The Display Program (DSPPGM) and Display Service Program (DSPSRVPGM) commands show whether a program adopts authority (User profile prompt) and whether it uses adopted authority from previous programs in the call stack (Use adopted authority prompt). The Display Program Adopt (DSPPGMADP) command shows all the objects that adopt the authority of a specific user profile. The Print Adopting Objects (PRTADPOBJ) command provides a report with more information about objects that adopt authority. This command also provides an option to print a report for objects that have been changed since the last time the command was run.

Flowchart 8: How adopted authority is checked provides more information about adopted authority. The topic Using adopted authority in menu design shows an example of how to use adopted authority in an application.
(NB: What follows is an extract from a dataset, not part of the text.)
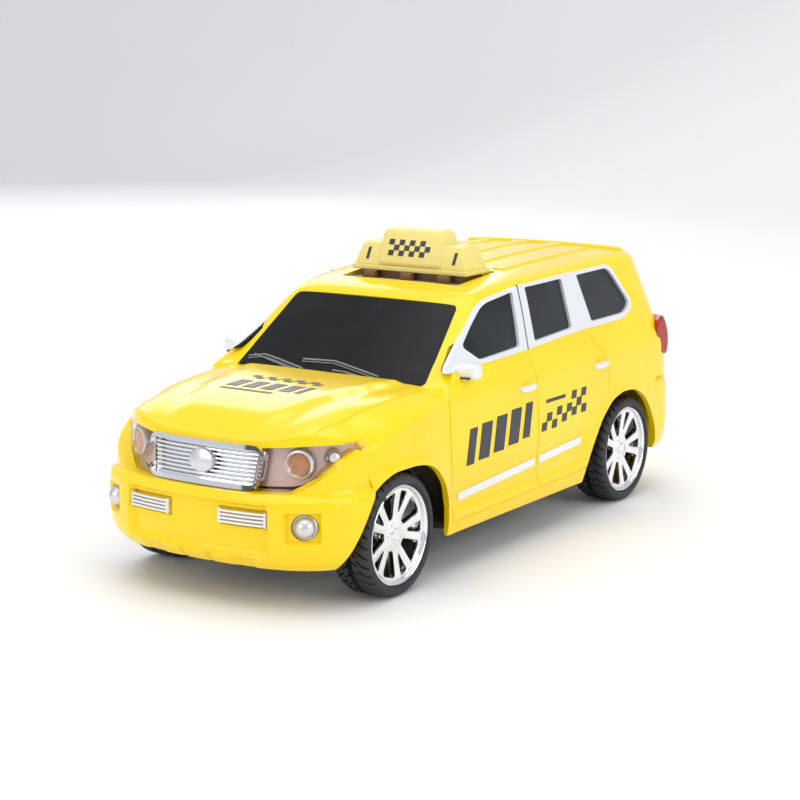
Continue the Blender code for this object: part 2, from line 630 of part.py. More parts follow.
def make_hub(name, side, y, inner_x, outer_x):
    """A rim barrel with a spoked face near its outer edge and a boss for the axle."""
    barrel_wall = 1.2
    half = (outer_x - inner_x) / 2 - 0.7
    middle = side * (inner_x + outer_x) / 2
    profile = [(RIM_RADIUS, half), (RIM_RADIUS, -half),
               (RIM_RADIUS - barrel_wall, -half), (RIM_RADIUS - barrel_wall, half)]
    hub = turned(name, profile, (middle, y, AXLE_HEIGHT), "chrome")
    face_depth = 2.6
    face_x = side * (outer_x - 2.6) - face_depth / 2
    spokes = prism(name + "_spokes", [circle((0, 0), RIM_RADIUS - 0.4, 24)] + spoke_holes(),
                   face_depth, at(face_x, y, AXLE_HEIGHT, ALONG_X))
    boolean(hub, spokes, "UNION")
    boss_length = outer_x - 1.8 - inner_x
    boss = rod(name + "_boss", (side * (inner_x + boss_length / 2), y, AXLE_HEIGHT), 4.2,
               boss_length)
    boolean(hub, boss, "UNION")
    bore_x = side * (inner_x + 3.5)
    boolean(hub, rod(name + "_bore", (bore_x, y, AXLE_HEIGHT), AXLE_RADIUS + FIT, 12.0))


def make_axles():
    length = TRACK + 2 * 1.2
    for name, y in (("front_axle", FRONT_AXLE_Y), ("rear_axle", REAR_AXLE_Y)):
        rod(name, (0, y, AXLE_HEIGHT), AXLE_RADIUS, length - 6.0, "X", "steel")


# ---- chassis -------------------------------------------------------------------------------

def well_outline(radius, bottom):
    """A front wheel's well, as (y, z): half round over the wheel and straight down to its bottom."""
    arc = [math.pi * i / 10 for i in range(11)]
    outline = [(FRONT_AXLE_Y + radius * math.cos(a), AXLE_HEIGHT + radius * math.sin(a)) for a in arc]
    return outline + [(FRONT_AXLE_Y - radius, bottom), (FRONT_AXLE_Y + radius, bottom)]


def make_chassis():
    half = [(30.0, -105.0), (WELL_WALL_X, -98.0), (WELL_WALL_X, -52.4), (45.6, -48.6),
            (45.6, 42.0), (WELL_WALL_X, 51.0), (WELL_WALL_X, 99.0), (30.0, 106.0)]
    motor_hole = [(-6.0, 57.2), (11.6, 57.2), (11.6, 87.2), (-6.0, 87.2)]
    chassis = prism("chassis", [both_halves(half), motor_hole], FLOOR_TOP - FLOOR_BOTTOM,
                    at(0, 0, FLOOR_BOTTOM), "black_chassis")
    for side in (-1, 1):
        low, high = sorted((side * (WELL_WALL_X - 2 * LINER_WALL), side * LINER_OUTER_X))
        boolean(chassis, prism("liner", [well_outline(LINER_RADIUS + LINER_WALL, FLOOR_BOTTOM + 0.4)],
                               high - low, at(low, 0, 0, ALONG_X)), "UNION")
    for side in (-1, 1):
        low, high = sorted((side * (WELL_WALL_X - LINER_WALL), side * 60.0))
        boolean(chassis, prism("liner_inside", [well_outline(LINER_RADIUS, 5.0)], high - low,
                               at(low, 0, 0, ALONG_X)))
        low, high = sorted((side * 17.0, side * 23.0))
        boolean(chassis, box("saddle", (low, FRONT_AXLE_Y - 5, FLOOR_BOTTOM + 1),
                             (high, FRONT_AXLE_Y + 5, AXLE_HEIGHT)), "UNION")
    boolean(chassis, rod("axle_way", (0, FRONT_AXLE_Y, AXLE_HEIGHT), AXLE_RADIUS + FIT, 80.0))
    boolean(chassis, rod("rear_axle_way", (0, REAR_AXLE_Y, AXLE_HEIGHT), 1.9, 90.0))
    clip = box("front_axle_clip", (-23.0, FRONT_AXLE_Y - 5, AXLE_HEIGHT + GAP),
               (23.0, FRONT_AXLE_Y + 5, AXLE_HEIGHT + 3.4), "black_chassis")
    boolean(clip, rod("clip_way", (0, FRONT_AXLE_Y, AXLE_HEIGHT), AXLE_RADIUS + FIT, 80.0))
    for name, (x, y) in SCREW_PLACES.items():
        boolean(chassis, rod("boss", (x, y, FLOOR_TOP + 3.0), 3.4, 7.0, "Z"), "UNION")
        boolean(chassis, rod("screw_hole", (x, y, FLOOR_TOP + 1.0), 1.6 + FIT, 18.0, "Z"))
        boolean(chassis, rod("screw_sink", (x, y, FLOOR_BOTTOM), 2.9, 3.6, "Z"))
        make_screw("chassis_screw_" + name, x, y, FLOOR_BOTTOM + 1.4, 1)
    for name, (x, y) in MOTOR_SCREWS.items():
        boolean(chassis, rod("motor_screw_hole", (x, y, FLOOR_TOP), 1.0 + FIT, 8.0, "Z"))
        make_screw("motor_screw_" + name, x, y, FOOT_Z[1] + GAP, -1)


def make_screw(name, x, y, head_z, direction):
    """A pan-head screw whose shank runs up, or down, from under its head."""
    shank = 1.6 if direction > 0 else 1.0
    length = 9.0 if direction > 0 else 4.4
    head = rod(name, (x, y, head_z - direction * 0.6), shank * 1.6, 1.2, "Z", "steel", 12)
    body = rod(name + "_shank", (x, y, head_z + direction * (length / 2 - 0.3)), shank,
               length + 0.6, "Z", None, 10)
    boolean(head, body, "UNION")


# ---- friction motor ------------------------------------------------------------------------

def gear_outline(teeth, centre, tooth_angle):
    """Straight-sided teeth, thinned for backlash, with one tooth at an angle."""
    pitch_radius = GEAR_MODULE * teeth / 2
    tip = pitch_radius + 0.8 * GEAR_MODULE
    root = pitch_radius - 1.1 * GEAR_MODULE
    points = []
    for i in range(teeth):
        angle = tooth_angle + 2 * math.pi * i / teeth
        for radius, offset in ((root, -0.52), (tip, -0.17), (tip, 0.17), (root, 0.52)):
            turn = angle + offset / radius
            points.append((centre[0] + radius * math.cos(turn), centre[1] + radius * math.sin(turn)))
    return points


def shaft_places():
    """The axle and the three pins that follow it, as (y, z)."""
    places = [(REAR_AXLE_Y, AXLE_HEIGHT)]
    for angle in STEP_ANGLES:
        y, z = places[-1]
        places.append((y + CENTRES * math.cos(angle), z + CENTRES * math.sin(angle)))
    return places


def toothed(name, teeth, tooth_angle, x, depth, bore, centre, slot=None):
    """A gear plate with its origin on its own axis."""
    outlines = [gear_outline(teeth, (0, 0), tooth_angle), circle((0, 0), bore, 12)]
    return prism(name, outlines, depth, at(x, centre[0], centre[1], ALONG_X), slot)


def make_gears():
    places = shaft_places()
    bore = PIN_RADIUS + FIT
    half_pitch = math.pi / PINION_TEETH
    toothed("axle_gear", WHEEL_TEETH, STEP_ANGLES[0], GEAR_PLANES[0], GEAR_WIDTH,
            AXLE_RADIUS + FIT, places[0], "white_gear")
    for step in (1, 2):
        name = f"idler_gear_{step}"
        gear = toothed(name, WHEEL_TEETH, STEP_ANGLES[step], GEAR_PLANES[step], GEAR_WIDTH, bore,
                       places[step], "white_gear")
        pinion = toothed(name + "_pinion", PINION_TEETH, STEP_ANGLES[step - 1] + math.pi + half_pitch,
                         GEAR_PLANES[step] + 0.5, GEAR_PLANES[step - 1] + GEAR_WIDTH
                         - GEAR_PLANES[step] - 0.5, bore, places[step])
        boolean(gear, pinion, "UNION")
        rod(f"idler_shaft_{step}", ((HOUSING_LOW_X + 10.8) / 2, *places[step]), PIN_RADIUS,
            10.8 - HOUSING_LOW_X, "X", "steel", 12)
    disc_low, disc_high = FLYWHEEL_X
    disc_profile = [(FLYWHEEL_RADIUS, disc_high), (FLYWHEEL_RADIUS, disc_low), (bore, disc_low),
                    (bore, GEAR_PLANES[2]), (BOSS_RADIUS, GEAR_PLANES[2]),
                    (BOSS_RADIUS, disc_high)]
    flywheel = turned("flywheel", disc_profile[::-1][-1:] + disc_profile[1:], (0, *places[3]),
                      "zinc", 20)
    pinion = toothed("flywheel_pinion", PINION_TEETH, STEP_ANGLES[2] + math.pi + half_pitch,
                     GEAR_PLANES[2] - 0.4, GEAR_WIDTH + 0.4, bore, places[3])
    boolean(flywheel, pinion, "UNION")
    rod("flywheel_shaft", ((disc_low + 10.8) / 2, *places[3]), PIN_RADIUS, 10.8 - disc_low, "X",
        "steel", 12)


def make_motor_case():
    places = shaft_places()
    tip = GEAR_MODULE * WHEEL_TEETH / 2 + 0.8 * GEAR_MODULE
    inner_radii = [tip + 0.7, tip + 0.7, tip + 0.7, 4.0]

    def outline(extra):
        points = []
        for place, radius in zip(places, inner_radii):
            points += circle(place, radius + extra, 18)
        return hull(points)
    depth = HOUSING_HIGH_X - HOUSING_LOW_X
    case = prism("motor_housing", [outline(HOUSING_WALL)], depth,
                 at(HOUSING_LOW_X, 0, 0, ALONG_X), "black_chassis")
    for name, low_y, high_y in (("front", 46.8, 64.0), ("rear", 83.0, 94.0)):
        boolean(case, box("foot", (-2.4, low_y, FOOT_Z[0]), (6.4, high_y, FOOT_Z[1])), "UNION")
        x, y = MOTOR_SCREWS[name]
        boolean(case, rod("foot_hole", (x, y, FOOT_Z[0]), 1.0 + FIT, 8.0, "Z"))
    boolean(case, prism("case_inside", [outline(0.0)], depth,
                        at(HOUSING_LOW_X + HOUSING_WALL, 0, 0, ALONG_X)))
    cover_x = HOUSING_HIGH_X + GAP
    cover = prism("motor_cover", [outline(HOUSING_WALL)], COVER_THICKNESS,
                  at(cover_x, 0, 0, ALONG_X), "black_chassis")
    for piece in (case, cover):
        radii = [AXLE_RADIUS + FIT, PIN_RADIUS + FIT, PIN_RADIUS + FIT,
                 BOSS_RADIUS + 0.5 if piece is case else PIN_RADIUS + FIT]
        for place, radius in zip(places, radii):
            boolean(piece, rod("shaft_hole", (0, *place), radius, 40.0, "X", None, 12))


def main():
    global PARTS, CUTTERS
    clear_scene()
    PARTS = new_collection("Toy taxi")
    CUTTERS = new_collection("Cutters")
    make_materials()
    make_body()
    make_bumpers()
    make_glass()
    make_strips_and_handles()
    make_front_lamps()
    make_sign()
    make_wheels()
    make_axles()
    make_chassis()
    make_gears()
    make_motor_case()


main()
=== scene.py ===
# %% [markdown]
# # A friction-drive toy taxi, dressed from its mechanical frame
# The frame gives every moving body of the toy: the car, its two axles and the gears of the
# friction motor. This script keeps that frame and builds what the eye sees round it: a glossy
# moulded body, plated wheels, lamps, glass and a roof sign.

# %% Load the frame
import json
import math

import bmesh
import bpy
from mathutils import Matrix, Vector

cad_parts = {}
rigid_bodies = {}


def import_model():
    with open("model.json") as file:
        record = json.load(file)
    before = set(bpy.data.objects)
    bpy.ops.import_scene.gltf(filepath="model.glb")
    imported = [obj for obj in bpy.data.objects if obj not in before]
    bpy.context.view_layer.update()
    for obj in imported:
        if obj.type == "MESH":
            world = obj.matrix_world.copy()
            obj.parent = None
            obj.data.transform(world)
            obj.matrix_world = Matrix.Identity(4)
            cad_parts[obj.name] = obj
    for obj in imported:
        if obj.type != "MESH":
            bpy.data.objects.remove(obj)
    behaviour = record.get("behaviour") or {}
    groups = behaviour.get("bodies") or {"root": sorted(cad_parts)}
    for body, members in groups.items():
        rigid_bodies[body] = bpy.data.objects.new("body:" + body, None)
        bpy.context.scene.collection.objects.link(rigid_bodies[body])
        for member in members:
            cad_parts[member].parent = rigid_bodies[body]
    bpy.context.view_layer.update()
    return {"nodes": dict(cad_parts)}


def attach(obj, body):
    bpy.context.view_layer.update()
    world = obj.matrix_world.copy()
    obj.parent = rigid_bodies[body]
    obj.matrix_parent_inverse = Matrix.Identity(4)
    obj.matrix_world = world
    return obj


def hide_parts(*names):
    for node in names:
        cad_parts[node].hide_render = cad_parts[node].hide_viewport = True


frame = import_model()

# %% [markdown]
# ## Working in millimetres
# Small plastic toys are drawn in millimetres, so each piece is shaped in millimetres and is
# scaled down to metres in one place, when it is finished. The helpers below work on bmesh
# data and hand it on, so a piece reads as a short chain of steps.

# %% Helpers for outlines and solids
MM = 0.001
ALONG_X = Matrix(((0, 0, 1), (1, 0, 0), (0, 1, 0))).to_4x4()       # outlines as (y, z)
ALONG_FRONT = Matrix(((1, 0, 0), (0, 0, -1), (0, 1, 0))).to_4x4()  # outlines as (x, z)
ALONG_Z = Matrix.Identity(4)                                        # outlines as (x, y)
SMOOTH_ANGLE = math.radians(32)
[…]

Adopted authority and bound programs:

An ILE* program (*PGM) is an object that contains one or more modules. It is created by an ILE* compiler. An ILE program can be bound to one or more service programs (*SRVPGM).

To activate an ILE program successfully, the user must have *EXECUTE authority to the ILE program and to all service programs to which it is bound. If an ILE program uses adopted authority from a program higher in the program call stack, that adopted authority is used to check authority to all service programs to which the ILE program is bound. If the ILE program adopts authority, the adopted authority will not be checked when the system checks the user's authority to the service programs at program activation time.

  • Do not use an IBM supplied user profile as the owner of an application.
  • Do not adopt authority of an IBM supplied user profile (don’t use the IBM profile as the owner of the program that adopts).
  • Set the LMTCPB(*YES) parameter on the user profile that is being used as the owner of the programs that adopt authority. This will prevent command line use if the user can break out of the application because of a programming error (security hole).